Aim of the task:
Copy each line containing the word "empty" from the records that follow, please.

Given records:
━━━━━━━━━━━━━━━━━━━━
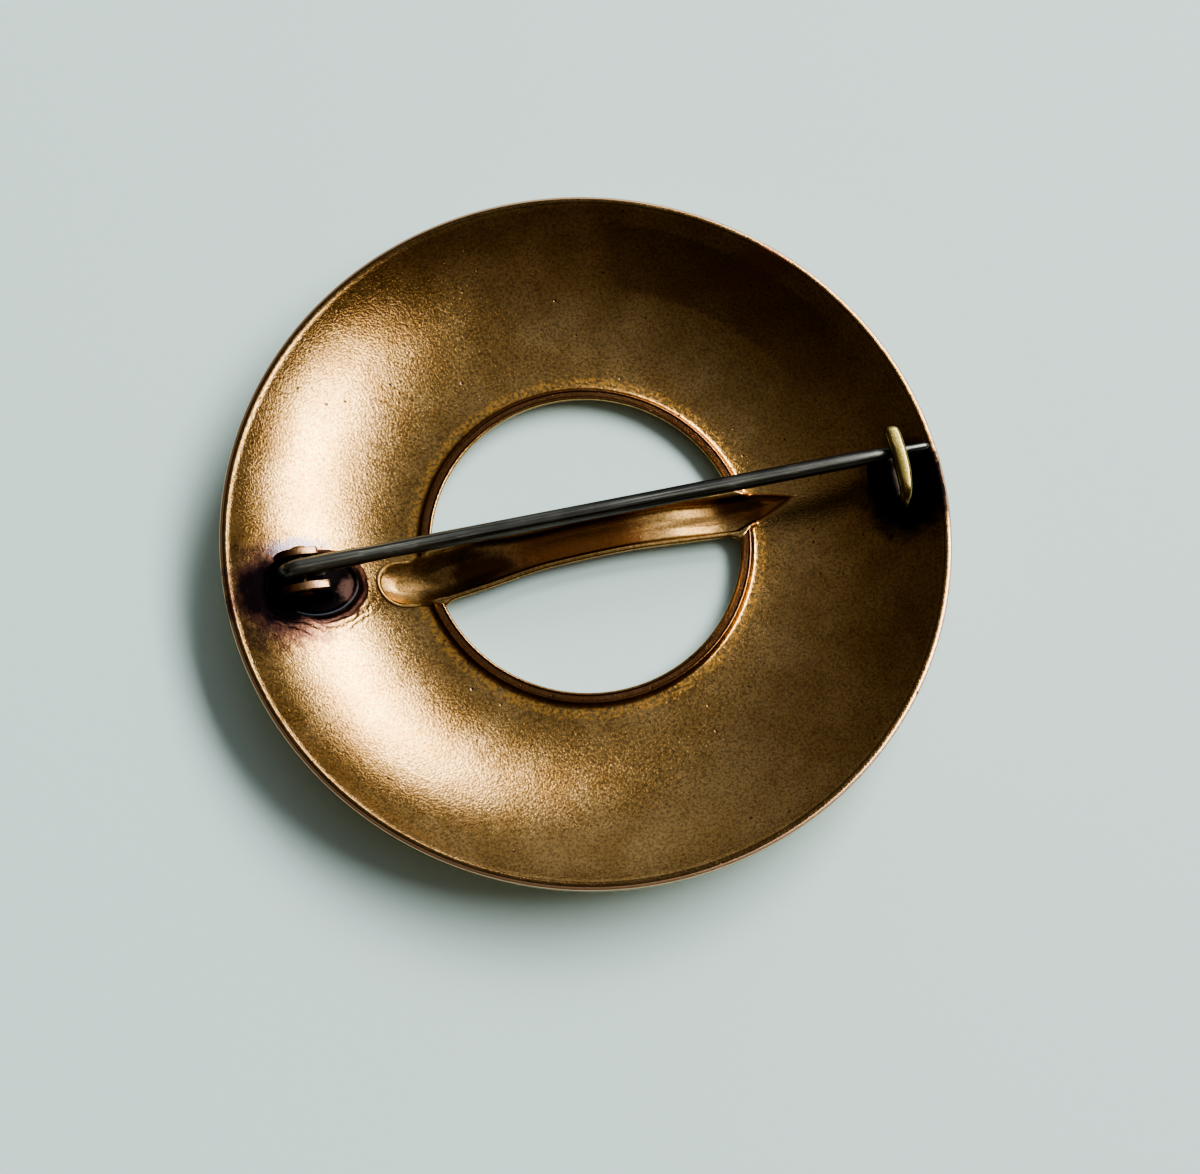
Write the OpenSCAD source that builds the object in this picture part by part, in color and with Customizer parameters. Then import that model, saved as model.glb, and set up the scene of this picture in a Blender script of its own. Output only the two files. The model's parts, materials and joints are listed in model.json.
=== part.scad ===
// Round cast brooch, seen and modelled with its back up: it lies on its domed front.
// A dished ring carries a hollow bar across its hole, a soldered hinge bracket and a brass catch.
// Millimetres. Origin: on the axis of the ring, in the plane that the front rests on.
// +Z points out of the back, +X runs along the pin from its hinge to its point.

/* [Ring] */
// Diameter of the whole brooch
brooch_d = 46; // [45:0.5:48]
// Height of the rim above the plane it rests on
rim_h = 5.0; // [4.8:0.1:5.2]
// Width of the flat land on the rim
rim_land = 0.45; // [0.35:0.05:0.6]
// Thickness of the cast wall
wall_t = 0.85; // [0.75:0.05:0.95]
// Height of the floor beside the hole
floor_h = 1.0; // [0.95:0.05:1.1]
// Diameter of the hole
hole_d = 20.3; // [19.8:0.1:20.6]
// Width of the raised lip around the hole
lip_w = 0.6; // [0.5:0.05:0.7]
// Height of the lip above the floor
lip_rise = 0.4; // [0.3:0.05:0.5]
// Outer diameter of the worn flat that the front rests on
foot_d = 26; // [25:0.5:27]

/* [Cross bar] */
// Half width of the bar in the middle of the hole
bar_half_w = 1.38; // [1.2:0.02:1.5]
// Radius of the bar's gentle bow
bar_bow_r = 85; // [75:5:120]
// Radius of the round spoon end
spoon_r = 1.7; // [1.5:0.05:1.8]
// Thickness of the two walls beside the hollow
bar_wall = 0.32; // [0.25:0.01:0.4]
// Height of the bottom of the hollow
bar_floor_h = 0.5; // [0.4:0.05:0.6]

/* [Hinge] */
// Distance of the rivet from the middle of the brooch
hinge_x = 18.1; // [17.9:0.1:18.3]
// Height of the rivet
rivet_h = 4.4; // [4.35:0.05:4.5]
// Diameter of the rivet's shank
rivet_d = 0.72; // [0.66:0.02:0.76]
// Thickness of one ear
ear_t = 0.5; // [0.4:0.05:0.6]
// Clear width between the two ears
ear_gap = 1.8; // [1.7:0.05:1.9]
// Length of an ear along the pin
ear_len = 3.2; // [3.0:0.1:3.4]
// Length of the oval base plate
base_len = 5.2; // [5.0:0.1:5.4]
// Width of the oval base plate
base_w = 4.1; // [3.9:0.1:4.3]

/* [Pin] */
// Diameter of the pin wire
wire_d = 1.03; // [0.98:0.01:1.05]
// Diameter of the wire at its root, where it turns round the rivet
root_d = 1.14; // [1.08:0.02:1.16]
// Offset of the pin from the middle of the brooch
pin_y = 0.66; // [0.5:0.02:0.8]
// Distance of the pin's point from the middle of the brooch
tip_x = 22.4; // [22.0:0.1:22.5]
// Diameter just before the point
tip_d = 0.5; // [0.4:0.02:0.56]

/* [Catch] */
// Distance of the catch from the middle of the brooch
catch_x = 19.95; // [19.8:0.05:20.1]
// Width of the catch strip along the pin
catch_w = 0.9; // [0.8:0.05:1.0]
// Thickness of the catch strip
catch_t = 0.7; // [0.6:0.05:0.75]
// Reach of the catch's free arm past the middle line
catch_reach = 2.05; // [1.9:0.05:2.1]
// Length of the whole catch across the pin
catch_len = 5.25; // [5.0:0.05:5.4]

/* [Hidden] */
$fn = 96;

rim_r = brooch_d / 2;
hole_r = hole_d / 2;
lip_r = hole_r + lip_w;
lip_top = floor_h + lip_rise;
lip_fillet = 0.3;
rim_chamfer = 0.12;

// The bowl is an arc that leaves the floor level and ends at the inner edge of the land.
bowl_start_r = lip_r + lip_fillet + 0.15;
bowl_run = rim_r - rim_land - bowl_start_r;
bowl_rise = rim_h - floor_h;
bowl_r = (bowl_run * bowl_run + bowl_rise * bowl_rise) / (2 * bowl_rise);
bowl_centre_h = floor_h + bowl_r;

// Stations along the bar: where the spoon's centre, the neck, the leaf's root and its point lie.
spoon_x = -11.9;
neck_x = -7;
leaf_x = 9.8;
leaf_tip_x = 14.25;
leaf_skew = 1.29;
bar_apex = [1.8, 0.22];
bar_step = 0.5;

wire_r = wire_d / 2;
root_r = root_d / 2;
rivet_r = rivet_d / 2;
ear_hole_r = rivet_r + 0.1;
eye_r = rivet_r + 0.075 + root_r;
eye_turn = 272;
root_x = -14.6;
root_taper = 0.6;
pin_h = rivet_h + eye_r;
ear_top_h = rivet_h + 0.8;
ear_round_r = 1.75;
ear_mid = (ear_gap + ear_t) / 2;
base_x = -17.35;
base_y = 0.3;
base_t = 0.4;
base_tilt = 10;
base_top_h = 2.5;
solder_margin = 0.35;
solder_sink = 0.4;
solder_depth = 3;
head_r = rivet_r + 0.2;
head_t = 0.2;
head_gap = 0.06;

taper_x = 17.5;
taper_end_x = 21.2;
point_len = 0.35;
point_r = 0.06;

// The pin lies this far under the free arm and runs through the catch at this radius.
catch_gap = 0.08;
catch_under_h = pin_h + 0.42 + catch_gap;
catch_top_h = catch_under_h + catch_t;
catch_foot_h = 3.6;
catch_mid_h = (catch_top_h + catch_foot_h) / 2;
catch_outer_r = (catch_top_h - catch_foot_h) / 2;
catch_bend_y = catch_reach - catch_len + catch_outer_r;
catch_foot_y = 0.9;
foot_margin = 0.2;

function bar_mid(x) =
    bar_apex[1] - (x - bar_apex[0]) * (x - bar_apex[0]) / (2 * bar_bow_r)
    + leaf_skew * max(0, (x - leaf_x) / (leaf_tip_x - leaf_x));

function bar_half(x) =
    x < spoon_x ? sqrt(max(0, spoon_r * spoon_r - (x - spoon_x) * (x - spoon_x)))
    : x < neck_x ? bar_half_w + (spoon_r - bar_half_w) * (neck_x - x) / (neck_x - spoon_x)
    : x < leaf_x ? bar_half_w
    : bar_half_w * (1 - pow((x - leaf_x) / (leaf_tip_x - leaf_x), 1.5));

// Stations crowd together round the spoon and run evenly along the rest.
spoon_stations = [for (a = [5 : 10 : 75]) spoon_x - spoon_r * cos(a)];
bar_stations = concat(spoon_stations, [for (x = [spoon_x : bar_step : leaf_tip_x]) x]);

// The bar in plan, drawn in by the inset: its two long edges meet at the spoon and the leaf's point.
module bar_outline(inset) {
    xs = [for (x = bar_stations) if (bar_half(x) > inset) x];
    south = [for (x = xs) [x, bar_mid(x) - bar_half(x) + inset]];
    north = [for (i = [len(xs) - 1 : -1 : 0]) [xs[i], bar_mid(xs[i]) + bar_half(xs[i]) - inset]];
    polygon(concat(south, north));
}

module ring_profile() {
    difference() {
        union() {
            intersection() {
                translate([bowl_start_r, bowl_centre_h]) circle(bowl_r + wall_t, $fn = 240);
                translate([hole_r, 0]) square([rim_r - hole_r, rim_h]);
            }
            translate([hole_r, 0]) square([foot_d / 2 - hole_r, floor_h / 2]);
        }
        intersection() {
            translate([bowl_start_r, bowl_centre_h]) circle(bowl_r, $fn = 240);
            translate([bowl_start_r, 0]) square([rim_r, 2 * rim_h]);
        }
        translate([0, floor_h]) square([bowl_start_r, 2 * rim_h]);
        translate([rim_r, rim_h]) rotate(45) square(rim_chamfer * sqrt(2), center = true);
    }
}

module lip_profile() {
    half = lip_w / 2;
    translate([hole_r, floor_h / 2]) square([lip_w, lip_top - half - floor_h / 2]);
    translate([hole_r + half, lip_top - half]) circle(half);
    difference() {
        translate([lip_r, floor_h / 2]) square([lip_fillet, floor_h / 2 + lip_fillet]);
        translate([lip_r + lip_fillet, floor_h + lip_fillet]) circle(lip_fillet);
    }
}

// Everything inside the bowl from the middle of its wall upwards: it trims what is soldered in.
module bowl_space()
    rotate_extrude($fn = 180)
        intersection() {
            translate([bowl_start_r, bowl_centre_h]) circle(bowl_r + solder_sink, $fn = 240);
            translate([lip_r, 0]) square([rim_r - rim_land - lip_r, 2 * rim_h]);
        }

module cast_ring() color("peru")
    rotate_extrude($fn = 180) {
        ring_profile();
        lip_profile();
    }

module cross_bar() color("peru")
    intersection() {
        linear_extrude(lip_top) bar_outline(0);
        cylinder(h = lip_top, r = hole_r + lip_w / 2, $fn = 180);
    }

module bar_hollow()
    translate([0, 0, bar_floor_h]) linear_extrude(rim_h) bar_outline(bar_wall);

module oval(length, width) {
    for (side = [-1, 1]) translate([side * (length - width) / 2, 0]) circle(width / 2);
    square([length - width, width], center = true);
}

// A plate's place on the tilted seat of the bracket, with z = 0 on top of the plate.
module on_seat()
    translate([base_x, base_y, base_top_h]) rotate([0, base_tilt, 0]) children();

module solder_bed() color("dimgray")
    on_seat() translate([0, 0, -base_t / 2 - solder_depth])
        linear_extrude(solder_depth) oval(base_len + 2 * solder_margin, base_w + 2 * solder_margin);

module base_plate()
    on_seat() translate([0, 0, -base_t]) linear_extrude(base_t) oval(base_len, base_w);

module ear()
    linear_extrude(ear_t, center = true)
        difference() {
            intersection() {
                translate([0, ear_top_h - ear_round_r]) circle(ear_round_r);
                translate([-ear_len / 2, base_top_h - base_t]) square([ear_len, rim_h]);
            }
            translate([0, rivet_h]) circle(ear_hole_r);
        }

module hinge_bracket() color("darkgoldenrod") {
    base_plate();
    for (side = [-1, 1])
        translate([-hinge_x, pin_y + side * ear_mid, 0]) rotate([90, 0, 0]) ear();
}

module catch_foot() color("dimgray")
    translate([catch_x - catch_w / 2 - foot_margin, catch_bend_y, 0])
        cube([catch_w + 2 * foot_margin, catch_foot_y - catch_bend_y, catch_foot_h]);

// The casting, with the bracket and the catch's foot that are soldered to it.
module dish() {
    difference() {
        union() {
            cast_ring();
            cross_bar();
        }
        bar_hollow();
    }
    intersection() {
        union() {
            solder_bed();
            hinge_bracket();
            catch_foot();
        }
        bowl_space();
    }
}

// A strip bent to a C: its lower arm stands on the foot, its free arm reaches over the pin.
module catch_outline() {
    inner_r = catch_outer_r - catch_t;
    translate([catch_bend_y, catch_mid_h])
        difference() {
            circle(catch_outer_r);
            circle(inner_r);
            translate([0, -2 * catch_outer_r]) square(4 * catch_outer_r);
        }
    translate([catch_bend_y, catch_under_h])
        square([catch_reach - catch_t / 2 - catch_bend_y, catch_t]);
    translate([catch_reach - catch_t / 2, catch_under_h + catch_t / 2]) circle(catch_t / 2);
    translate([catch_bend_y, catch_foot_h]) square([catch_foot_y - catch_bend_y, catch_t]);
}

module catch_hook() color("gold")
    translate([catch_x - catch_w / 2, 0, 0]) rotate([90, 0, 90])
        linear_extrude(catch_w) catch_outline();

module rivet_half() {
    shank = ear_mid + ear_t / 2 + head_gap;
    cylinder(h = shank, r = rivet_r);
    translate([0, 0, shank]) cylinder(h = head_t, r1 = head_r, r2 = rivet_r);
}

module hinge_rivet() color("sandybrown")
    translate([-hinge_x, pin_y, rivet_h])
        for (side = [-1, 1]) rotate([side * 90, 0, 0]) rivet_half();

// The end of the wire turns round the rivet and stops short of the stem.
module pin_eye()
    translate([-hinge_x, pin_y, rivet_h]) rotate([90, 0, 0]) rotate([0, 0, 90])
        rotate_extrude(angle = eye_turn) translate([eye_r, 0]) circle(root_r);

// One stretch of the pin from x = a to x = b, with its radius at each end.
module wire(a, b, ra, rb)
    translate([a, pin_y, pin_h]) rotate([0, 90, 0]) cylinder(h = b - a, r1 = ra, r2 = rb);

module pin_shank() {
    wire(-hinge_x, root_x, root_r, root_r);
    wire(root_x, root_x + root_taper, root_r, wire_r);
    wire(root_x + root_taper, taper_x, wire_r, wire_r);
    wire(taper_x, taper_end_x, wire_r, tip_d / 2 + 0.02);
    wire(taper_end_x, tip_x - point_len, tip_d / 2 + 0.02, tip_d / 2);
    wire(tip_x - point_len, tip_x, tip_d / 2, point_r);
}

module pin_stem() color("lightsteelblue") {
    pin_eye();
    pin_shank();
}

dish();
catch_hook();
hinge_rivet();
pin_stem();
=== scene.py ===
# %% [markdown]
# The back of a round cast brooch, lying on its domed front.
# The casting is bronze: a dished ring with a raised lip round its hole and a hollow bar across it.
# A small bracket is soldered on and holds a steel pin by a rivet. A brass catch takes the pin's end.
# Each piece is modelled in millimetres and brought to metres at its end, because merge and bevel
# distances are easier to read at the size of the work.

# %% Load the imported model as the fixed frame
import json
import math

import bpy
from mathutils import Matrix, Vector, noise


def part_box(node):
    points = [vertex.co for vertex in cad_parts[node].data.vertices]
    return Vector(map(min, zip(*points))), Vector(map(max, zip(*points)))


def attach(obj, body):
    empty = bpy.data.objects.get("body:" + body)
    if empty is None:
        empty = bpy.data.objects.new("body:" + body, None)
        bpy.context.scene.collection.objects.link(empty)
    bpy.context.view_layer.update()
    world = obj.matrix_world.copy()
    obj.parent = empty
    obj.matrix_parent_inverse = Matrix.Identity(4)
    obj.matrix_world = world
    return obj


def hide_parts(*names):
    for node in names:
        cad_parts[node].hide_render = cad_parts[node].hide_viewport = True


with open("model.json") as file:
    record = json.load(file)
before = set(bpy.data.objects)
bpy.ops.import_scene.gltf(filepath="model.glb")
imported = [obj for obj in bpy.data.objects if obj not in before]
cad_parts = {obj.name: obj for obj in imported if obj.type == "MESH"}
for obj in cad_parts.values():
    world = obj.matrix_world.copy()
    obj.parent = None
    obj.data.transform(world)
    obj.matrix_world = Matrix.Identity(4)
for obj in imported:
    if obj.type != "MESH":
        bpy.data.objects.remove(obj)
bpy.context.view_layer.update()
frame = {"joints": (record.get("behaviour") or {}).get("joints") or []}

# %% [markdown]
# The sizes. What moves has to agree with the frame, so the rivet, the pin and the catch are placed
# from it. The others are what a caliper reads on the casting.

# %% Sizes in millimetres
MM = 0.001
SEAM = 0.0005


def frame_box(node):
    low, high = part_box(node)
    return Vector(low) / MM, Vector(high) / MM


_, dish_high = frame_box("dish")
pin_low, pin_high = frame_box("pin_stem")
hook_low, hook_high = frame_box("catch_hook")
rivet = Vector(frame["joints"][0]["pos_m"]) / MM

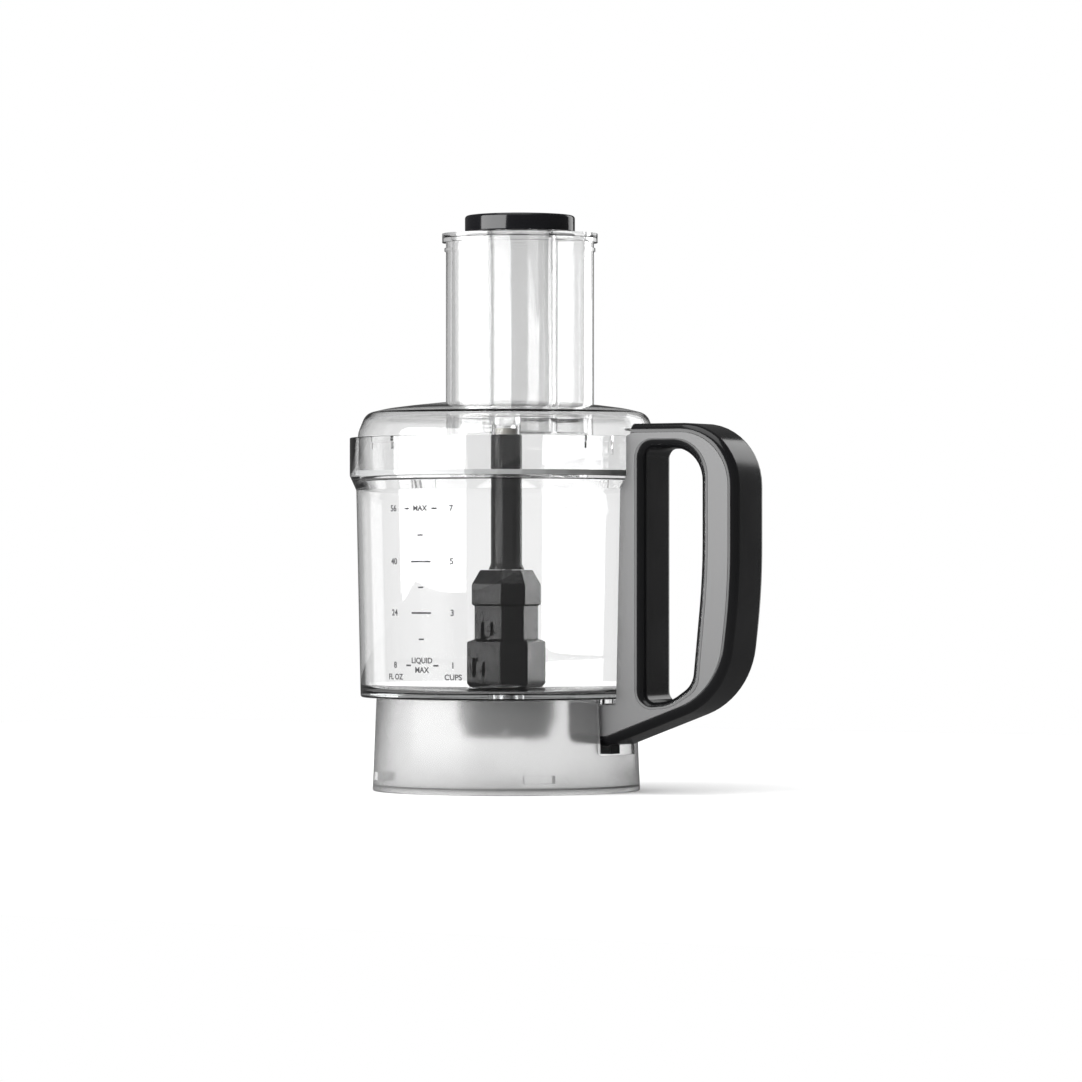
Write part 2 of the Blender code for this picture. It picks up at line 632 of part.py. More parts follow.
━━━━━━━━━━━━━━━━━━━━
Task solution:
    empty = bpy.data.objects.get("body:" + body)
    if empty is None:
        empty = bpy.data.objects.new("body:" + body, None)
        bpy.context.scene.collection.objects.link(empty)
    obj.parent = empty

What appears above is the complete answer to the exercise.